I can tell you I went on the diet and yes I was cured until I ate a few things off the diet and it came roaring back. Now even on the diet it doesn't go away.

rs4life
Post 4

I’ve always been afraid to use the one day treatments for vaginal yeast infections. It makes me nervous to think about how powerful the drug must be to work that quickly. Maybe it’s just me, but I feel safer using the 5 day products, even if it is more of a hassle. I’ve never tried anything natural.

dagaZ
Post 3

@Isay - I always try to treat naturally first. If I have a vaginal yeast infection (candida albicans) I use acidophilus suppositories, increase my yogurt intake, and eliminate refined sugar products (like soda) because I’ve heard they contribute to the yeast infection. Sometimes the natural method doesn’t work though. When that’s the case, I give in and go with one of the products at the drug store. I agree with the article, you have to use the product until it’s finished. I can’t tell you how many times I’ve thought the infection was cleared up and quit using the Monistat a few days early, only to have it come back.

Eli222
Post 2

When my son was about a month old he developed thrush, the oral variety of candidiasis. It made him miserable. The only way to treat it was with a purple liquid called gentian violet. It’s an over-the-counter medicine that is painted (with a swab) on the lips, gums, tongue and inside the mouth. It can take a while to work so it has to be used judiciously.

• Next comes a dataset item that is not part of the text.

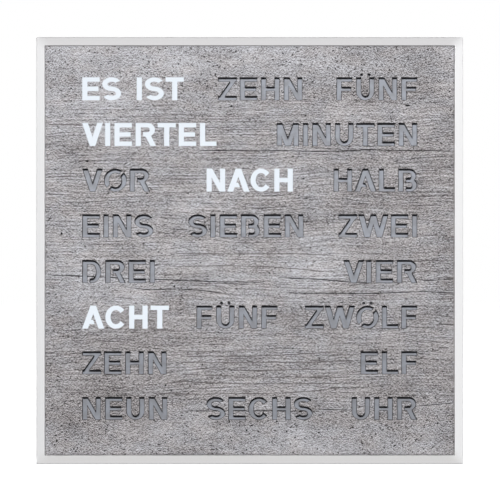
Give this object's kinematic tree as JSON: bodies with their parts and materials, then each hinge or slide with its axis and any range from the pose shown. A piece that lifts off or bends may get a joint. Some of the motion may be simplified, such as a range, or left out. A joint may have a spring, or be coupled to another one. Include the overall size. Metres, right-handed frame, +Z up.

And I will warn- gentian violet makes a tremendous mess because it stains. Everything that comes in contact with the baby’s painted mouth (or drool) becomes purple. That includes bibs, blankets, clothing, and the nursing mother herself. That was 22 years ago, but I've heard it's still being used to treat thrush.

ISay
Post 1

I heard that natural treatments like the Candida Diet are better for treating Candida Albicans than the, so-called traditional treatments. Does anybody have an opinion about that?